• [Entries taken from a collection]:

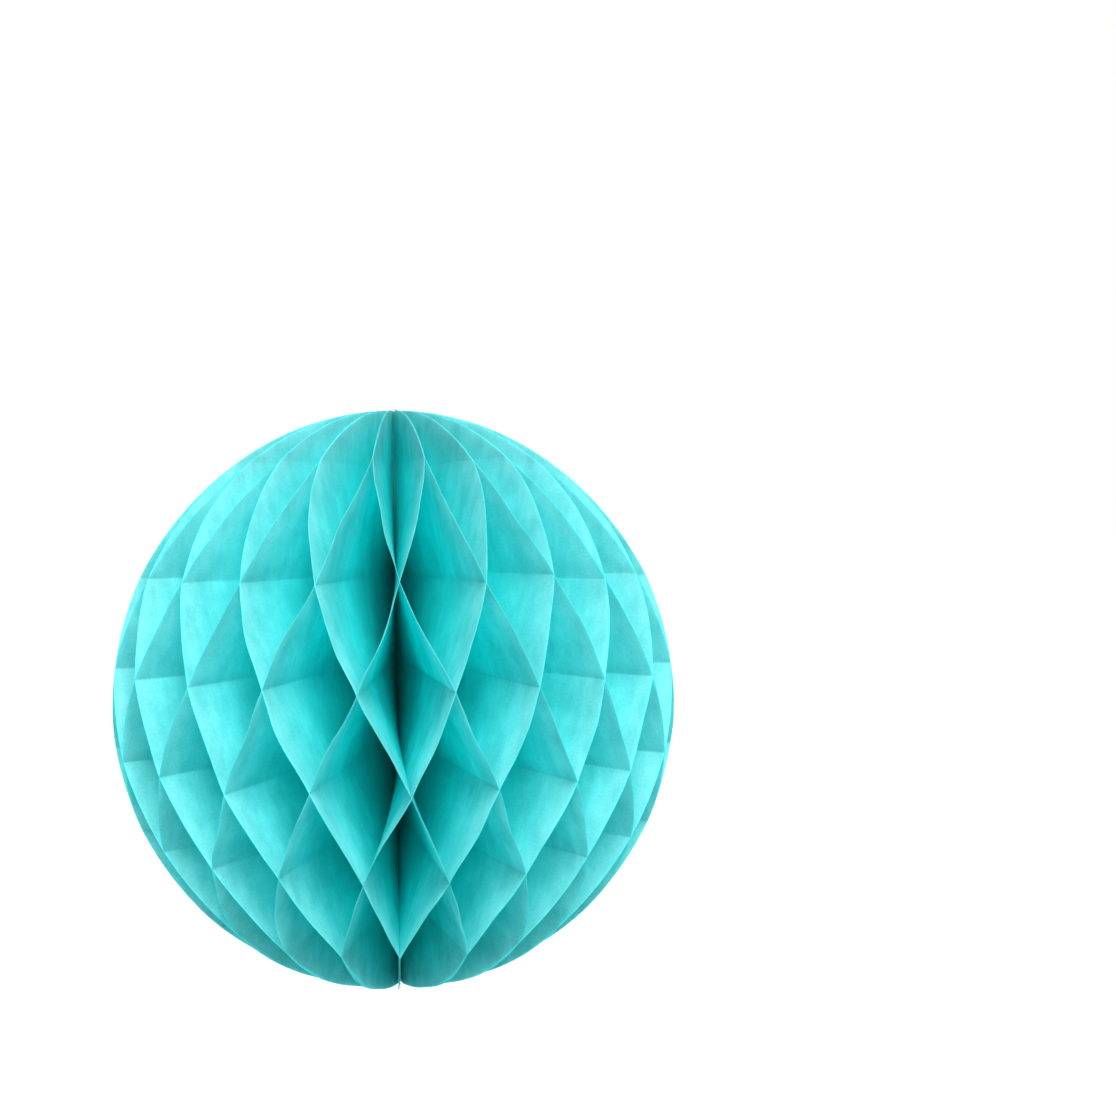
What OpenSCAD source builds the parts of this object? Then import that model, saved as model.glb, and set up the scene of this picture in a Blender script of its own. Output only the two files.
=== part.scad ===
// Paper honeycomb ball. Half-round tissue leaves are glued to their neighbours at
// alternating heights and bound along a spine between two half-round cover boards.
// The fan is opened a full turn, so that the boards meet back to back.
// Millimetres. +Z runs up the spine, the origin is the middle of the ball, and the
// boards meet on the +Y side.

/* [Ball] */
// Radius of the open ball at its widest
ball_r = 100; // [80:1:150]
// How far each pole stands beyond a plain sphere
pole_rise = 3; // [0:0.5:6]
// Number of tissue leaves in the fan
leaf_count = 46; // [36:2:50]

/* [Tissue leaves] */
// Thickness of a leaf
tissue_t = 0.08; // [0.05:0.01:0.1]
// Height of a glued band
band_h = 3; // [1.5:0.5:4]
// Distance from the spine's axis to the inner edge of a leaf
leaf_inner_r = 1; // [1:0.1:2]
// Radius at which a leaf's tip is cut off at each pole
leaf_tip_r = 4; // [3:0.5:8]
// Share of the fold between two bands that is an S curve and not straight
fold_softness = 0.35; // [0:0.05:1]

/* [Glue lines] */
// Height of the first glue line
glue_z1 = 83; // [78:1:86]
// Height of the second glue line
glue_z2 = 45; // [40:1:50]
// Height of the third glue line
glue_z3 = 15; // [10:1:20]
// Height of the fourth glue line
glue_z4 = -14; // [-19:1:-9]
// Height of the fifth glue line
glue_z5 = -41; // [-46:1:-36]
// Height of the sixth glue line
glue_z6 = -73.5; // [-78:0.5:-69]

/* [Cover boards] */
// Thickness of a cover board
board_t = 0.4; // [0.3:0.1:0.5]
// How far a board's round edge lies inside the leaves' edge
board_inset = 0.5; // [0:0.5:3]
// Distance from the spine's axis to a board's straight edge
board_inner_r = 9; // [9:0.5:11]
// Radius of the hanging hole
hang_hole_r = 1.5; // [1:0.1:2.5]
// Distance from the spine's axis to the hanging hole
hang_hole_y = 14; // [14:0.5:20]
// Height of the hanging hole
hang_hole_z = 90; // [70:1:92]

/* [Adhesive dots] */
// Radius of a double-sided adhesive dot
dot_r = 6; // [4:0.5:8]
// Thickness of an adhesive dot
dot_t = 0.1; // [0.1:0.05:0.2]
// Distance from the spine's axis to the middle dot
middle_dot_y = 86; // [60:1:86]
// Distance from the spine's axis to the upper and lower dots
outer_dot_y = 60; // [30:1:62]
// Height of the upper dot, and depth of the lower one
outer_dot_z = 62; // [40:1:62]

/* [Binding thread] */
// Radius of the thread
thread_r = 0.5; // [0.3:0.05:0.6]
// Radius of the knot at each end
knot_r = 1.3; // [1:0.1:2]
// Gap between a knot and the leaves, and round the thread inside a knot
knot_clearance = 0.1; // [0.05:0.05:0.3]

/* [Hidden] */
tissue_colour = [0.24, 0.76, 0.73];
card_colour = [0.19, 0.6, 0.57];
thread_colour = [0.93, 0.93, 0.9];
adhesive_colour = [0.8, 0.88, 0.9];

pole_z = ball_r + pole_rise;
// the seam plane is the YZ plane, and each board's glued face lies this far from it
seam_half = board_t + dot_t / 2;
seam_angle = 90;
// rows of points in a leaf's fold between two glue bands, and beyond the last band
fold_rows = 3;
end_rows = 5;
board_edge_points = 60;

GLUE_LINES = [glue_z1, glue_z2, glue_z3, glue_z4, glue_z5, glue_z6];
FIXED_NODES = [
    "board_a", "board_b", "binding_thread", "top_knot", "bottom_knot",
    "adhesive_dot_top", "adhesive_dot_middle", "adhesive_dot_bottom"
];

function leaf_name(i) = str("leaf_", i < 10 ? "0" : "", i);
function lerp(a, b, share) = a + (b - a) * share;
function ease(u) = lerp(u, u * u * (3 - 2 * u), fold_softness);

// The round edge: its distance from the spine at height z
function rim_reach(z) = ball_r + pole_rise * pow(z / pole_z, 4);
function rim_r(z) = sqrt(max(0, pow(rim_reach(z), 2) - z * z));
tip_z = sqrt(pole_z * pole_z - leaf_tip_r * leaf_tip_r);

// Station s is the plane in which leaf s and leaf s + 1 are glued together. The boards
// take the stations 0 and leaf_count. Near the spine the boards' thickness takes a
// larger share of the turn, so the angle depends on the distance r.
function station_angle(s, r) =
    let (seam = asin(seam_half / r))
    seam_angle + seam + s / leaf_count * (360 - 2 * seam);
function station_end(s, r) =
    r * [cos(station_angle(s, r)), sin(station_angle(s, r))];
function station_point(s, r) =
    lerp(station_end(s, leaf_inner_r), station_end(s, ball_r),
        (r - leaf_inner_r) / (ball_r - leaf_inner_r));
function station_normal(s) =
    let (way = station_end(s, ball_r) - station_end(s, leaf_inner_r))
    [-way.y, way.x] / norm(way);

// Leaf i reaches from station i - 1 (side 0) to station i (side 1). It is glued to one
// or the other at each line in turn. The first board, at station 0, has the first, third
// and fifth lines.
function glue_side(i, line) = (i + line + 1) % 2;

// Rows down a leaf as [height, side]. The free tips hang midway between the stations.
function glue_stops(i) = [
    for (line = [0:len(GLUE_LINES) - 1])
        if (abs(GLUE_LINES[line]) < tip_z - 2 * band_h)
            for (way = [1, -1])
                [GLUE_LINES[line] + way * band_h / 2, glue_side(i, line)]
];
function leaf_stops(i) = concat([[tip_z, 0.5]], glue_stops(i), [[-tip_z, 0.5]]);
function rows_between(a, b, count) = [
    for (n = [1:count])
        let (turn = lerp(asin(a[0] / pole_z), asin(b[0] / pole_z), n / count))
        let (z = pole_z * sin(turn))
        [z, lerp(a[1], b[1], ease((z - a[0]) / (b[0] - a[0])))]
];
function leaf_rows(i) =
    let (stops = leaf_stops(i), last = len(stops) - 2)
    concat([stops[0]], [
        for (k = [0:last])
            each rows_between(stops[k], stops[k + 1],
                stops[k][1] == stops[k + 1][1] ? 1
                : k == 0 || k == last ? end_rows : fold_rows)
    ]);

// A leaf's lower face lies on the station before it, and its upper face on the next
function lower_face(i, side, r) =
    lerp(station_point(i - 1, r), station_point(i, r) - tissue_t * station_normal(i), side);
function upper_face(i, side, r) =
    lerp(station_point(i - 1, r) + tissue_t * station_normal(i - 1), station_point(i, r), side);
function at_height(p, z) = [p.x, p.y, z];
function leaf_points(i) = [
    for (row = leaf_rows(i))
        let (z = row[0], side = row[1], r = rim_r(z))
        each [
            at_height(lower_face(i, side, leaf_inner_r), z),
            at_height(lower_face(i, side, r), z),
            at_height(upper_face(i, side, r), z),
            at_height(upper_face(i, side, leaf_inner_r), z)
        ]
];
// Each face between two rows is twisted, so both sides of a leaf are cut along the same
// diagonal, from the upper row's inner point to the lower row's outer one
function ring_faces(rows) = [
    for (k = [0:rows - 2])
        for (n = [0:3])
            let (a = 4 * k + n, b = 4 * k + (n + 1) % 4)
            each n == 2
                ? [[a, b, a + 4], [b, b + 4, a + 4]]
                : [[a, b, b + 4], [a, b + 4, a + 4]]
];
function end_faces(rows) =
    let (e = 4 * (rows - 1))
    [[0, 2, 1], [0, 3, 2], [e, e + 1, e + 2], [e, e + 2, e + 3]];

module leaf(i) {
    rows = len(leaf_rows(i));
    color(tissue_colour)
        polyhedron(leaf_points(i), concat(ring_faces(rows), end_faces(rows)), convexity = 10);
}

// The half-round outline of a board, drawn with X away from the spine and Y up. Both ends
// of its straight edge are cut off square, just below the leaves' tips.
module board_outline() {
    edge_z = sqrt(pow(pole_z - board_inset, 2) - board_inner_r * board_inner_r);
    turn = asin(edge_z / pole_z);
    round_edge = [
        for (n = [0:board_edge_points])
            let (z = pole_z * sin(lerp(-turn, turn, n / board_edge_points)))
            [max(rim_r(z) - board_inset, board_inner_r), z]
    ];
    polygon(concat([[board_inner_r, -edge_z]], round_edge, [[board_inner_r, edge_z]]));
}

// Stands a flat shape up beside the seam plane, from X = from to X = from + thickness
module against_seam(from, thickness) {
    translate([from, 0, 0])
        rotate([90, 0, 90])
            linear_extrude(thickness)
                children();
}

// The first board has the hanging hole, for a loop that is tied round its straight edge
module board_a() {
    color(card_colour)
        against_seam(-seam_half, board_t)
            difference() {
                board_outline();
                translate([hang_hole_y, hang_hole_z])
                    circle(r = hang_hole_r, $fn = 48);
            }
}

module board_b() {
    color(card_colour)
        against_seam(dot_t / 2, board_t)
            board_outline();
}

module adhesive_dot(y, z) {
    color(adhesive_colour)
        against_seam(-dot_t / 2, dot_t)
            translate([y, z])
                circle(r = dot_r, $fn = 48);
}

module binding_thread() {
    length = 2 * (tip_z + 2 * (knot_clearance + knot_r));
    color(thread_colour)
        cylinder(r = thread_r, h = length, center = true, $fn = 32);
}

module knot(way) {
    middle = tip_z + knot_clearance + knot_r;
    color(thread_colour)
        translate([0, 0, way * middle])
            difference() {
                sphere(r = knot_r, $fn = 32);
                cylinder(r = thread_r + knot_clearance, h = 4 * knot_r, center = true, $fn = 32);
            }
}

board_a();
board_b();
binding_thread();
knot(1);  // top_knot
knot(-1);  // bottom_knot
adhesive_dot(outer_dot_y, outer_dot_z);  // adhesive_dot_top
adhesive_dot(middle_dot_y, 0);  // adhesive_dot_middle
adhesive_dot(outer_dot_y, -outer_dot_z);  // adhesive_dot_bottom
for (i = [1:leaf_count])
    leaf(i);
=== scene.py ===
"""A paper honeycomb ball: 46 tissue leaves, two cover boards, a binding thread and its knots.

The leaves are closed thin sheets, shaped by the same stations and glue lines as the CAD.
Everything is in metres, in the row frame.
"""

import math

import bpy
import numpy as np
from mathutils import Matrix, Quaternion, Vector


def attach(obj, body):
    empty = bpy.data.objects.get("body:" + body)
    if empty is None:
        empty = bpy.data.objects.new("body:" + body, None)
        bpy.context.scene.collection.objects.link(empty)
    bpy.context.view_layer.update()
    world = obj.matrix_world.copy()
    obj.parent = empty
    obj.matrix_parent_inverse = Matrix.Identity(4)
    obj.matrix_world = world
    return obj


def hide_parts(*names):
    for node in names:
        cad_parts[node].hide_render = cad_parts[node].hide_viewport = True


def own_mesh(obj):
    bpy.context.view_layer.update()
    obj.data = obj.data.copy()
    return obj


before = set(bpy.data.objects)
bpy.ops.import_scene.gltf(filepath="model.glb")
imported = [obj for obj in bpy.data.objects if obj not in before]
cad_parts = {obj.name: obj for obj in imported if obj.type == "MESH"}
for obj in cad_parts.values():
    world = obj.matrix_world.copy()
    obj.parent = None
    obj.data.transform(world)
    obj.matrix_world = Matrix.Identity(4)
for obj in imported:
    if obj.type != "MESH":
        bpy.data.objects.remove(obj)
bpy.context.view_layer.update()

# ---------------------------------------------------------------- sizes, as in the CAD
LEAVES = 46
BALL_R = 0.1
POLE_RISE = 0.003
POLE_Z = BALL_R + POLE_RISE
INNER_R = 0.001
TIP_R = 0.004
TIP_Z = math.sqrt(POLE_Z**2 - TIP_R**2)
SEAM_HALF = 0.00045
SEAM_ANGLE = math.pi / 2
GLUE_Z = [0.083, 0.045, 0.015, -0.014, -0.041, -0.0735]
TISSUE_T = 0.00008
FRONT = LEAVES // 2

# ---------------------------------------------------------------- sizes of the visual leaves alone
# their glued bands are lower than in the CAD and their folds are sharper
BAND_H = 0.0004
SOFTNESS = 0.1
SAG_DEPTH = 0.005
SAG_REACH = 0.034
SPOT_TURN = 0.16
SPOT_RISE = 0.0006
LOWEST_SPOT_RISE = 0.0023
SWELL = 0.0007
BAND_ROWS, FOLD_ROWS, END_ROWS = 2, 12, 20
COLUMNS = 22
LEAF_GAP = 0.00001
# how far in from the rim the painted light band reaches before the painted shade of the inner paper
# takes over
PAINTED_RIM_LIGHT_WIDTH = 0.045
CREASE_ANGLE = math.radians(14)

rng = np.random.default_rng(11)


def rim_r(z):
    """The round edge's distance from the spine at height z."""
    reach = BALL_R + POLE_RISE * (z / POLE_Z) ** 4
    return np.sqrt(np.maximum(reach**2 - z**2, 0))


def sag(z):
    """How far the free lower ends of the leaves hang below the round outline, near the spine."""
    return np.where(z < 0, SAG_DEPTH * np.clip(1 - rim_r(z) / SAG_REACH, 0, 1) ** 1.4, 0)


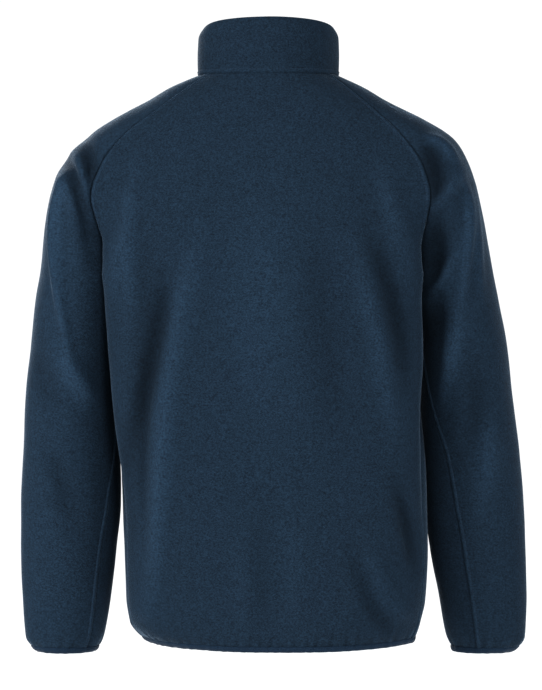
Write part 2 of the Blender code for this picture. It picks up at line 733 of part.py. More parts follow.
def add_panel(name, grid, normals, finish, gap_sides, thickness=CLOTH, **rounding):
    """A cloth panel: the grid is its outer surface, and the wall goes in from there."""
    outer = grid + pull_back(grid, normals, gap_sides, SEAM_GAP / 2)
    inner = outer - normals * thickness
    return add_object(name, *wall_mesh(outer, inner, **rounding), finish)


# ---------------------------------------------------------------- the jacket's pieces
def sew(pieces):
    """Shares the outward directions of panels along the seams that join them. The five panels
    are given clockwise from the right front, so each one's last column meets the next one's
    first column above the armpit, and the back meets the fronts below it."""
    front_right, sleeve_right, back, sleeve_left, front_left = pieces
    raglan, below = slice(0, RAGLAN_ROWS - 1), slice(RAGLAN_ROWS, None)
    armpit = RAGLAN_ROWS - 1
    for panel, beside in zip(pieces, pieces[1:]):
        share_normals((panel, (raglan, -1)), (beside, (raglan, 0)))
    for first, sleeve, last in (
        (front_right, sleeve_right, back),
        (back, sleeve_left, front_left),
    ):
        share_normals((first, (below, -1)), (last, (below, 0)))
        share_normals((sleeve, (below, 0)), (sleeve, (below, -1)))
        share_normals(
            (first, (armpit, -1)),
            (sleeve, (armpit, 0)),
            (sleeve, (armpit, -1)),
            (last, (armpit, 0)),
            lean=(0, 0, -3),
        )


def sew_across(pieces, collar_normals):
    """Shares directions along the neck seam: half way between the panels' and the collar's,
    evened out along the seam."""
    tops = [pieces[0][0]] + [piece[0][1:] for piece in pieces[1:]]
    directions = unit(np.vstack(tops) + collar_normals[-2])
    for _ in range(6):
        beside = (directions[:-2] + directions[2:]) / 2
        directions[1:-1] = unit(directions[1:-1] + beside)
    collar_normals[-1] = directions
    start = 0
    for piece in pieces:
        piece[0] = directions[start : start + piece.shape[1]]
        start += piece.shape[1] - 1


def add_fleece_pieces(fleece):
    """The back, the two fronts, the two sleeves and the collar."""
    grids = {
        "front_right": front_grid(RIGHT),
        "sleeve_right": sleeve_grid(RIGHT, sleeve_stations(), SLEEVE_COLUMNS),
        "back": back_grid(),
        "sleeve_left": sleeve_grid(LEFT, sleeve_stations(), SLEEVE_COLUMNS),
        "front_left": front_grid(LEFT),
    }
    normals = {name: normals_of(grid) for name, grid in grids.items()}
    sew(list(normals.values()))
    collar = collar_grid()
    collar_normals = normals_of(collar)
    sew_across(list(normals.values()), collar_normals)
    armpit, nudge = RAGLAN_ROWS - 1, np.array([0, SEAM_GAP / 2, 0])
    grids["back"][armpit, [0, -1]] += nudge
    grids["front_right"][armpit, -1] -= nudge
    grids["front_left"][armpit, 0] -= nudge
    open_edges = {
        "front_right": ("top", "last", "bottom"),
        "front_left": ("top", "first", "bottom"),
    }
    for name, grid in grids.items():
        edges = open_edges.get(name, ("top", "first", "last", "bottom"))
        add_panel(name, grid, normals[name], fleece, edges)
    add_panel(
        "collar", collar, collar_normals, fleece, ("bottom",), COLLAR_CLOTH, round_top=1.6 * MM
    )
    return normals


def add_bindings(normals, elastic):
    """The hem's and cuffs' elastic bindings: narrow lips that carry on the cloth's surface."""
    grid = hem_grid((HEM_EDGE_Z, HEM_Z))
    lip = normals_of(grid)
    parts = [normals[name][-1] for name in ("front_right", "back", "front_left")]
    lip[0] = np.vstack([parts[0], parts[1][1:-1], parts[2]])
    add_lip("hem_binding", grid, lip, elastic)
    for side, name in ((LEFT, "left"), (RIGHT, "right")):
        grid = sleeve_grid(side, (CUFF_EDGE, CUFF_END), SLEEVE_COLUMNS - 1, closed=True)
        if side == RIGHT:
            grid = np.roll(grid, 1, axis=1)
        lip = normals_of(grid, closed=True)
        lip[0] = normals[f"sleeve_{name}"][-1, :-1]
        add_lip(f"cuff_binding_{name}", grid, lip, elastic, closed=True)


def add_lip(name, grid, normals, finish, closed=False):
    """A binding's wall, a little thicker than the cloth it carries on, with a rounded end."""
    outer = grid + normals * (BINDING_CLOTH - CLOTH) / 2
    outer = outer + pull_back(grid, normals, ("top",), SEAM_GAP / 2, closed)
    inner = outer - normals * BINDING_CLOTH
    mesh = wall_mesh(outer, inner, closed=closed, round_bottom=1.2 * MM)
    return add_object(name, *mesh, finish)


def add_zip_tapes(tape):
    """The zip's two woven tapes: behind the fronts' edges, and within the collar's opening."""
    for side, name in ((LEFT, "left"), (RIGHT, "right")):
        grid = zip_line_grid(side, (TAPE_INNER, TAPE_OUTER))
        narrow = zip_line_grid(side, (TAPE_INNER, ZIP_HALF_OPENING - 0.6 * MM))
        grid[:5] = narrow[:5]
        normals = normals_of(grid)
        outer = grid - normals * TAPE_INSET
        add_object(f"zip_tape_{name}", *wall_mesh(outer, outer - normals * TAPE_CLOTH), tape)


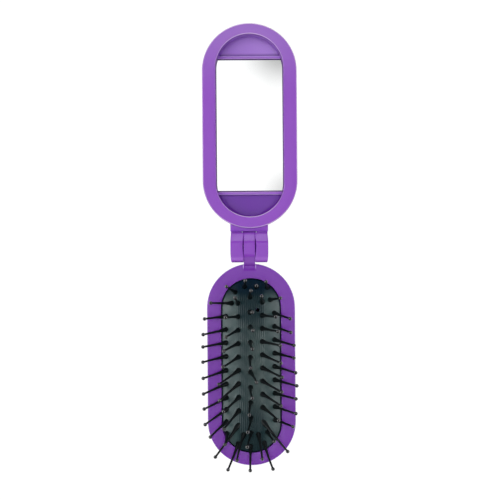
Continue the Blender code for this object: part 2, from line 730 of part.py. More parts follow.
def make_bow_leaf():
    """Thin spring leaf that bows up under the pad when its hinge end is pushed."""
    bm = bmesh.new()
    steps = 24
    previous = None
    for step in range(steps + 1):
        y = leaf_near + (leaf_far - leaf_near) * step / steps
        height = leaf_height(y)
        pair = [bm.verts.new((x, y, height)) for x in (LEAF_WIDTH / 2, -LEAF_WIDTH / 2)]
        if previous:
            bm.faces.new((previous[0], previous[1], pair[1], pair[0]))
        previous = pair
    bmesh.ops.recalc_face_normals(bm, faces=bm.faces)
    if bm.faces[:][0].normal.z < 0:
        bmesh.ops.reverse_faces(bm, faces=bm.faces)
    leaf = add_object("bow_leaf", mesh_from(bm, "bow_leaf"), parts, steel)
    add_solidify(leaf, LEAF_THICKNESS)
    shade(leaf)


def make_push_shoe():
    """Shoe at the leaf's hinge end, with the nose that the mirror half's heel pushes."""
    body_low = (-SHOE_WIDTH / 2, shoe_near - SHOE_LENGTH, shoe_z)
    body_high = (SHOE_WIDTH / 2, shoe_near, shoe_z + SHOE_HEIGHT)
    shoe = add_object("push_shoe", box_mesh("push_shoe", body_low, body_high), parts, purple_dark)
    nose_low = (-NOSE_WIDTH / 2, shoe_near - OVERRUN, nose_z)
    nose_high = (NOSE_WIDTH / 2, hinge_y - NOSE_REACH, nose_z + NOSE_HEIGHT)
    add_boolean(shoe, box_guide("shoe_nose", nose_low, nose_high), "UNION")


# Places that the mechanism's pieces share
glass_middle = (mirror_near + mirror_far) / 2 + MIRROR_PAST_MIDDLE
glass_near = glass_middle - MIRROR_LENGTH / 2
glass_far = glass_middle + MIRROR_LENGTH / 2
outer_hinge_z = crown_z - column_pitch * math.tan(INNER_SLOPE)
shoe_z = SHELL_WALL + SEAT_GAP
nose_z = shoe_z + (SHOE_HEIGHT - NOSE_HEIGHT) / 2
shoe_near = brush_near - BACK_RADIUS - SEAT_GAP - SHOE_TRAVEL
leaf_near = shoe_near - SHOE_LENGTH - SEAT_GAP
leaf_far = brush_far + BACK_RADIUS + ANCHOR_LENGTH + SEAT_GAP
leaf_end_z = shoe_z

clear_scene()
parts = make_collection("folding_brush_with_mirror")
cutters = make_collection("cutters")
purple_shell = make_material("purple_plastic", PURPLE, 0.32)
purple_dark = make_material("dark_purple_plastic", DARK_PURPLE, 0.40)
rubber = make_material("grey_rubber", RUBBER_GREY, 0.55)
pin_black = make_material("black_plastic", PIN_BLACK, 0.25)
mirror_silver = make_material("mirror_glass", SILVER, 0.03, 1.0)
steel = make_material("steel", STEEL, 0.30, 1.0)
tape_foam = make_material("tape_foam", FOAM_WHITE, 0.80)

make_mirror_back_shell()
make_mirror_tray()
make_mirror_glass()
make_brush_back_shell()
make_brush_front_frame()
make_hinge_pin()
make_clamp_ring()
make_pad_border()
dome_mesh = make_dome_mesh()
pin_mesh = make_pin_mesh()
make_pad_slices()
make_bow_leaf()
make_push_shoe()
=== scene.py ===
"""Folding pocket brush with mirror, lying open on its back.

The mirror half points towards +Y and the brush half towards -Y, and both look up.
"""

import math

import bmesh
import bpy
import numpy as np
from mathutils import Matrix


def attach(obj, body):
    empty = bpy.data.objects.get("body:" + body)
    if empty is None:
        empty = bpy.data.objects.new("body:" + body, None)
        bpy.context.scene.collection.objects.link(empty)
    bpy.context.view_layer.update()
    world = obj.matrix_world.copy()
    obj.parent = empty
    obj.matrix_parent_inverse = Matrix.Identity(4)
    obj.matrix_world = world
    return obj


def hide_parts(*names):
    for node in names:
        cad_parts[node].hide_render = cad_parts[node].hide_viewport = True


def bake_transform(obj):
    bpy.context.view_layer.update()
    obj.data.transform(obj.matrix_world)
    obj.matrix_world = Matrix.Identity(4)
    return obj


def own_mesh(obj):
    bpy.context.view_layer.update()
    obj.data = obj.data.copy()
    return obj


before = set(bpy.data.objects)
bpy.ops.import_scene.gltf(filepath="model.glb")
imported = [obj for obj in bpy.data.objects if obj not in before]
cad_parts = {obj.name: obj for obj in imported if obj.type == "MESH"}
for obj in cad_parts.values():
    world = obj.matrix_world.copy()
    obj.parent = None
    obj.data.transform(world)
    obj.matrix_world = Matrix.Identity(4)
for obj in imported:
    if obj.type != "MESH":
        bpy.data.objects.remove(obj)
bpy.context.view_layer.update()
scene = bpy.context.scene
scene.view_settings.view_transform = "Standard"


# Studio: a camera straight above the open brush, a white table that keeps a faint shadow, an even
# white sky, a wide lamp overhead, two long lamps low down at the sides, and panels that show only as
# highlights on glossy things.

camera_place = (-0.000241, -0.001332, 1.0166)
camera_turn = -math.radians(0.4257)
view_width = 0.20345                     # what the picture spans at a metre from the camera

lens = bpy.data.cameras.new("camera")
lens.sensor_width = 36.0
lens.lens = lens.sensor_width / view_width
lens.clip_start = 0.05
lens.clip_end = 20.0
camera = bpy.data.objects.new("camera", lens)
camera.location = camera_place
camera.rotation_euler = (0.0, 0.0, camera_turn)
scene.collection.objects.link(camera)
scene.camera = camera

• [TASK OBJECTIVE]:
Quote exactly the first line of the entries and every line after it, stopping with the line that contains "leaf_count = 46; // [36:2:50]".

• [SOLUTION FOR THIS EXERCISE]:
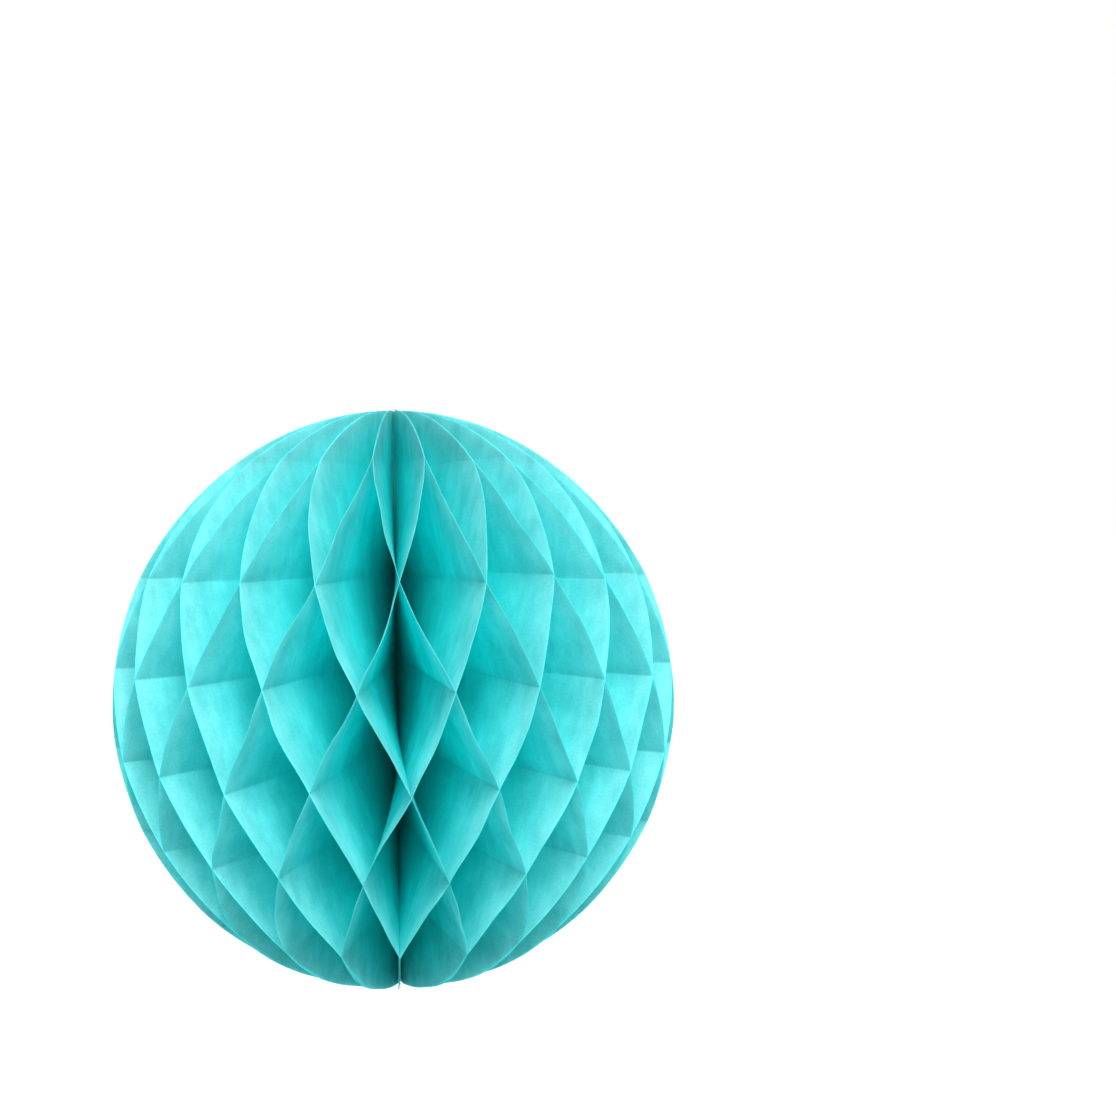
What OpenSCAD source builds the parts of this object? Then import that model, saved as model.glb, and set up the scene of this picture in a Blender script of its own. Output only the two files.
=== part.scad ===
// Paper honeycomb ball. Half-round tissue leaves are glued to their neighbours at
// alternating heights and bound along a spine between two half-round cover boards.
// The fan is opened a full turn, so that the boards meet back to back.
// Millimetres. +Z runs up the spine, the origin is the middle of the ball, and the
// boards meet on the +Y side.

/* [Ball] */
// Radius of the open ball at its widest
ball_r = 100; // [80:1:150]
// How far each pole stands beyond a plain sphere
pole_rise = 3; // [0:0.5:6]
// Number of tissue leaves in the fan
leaf_count = 46; // [36:2:50]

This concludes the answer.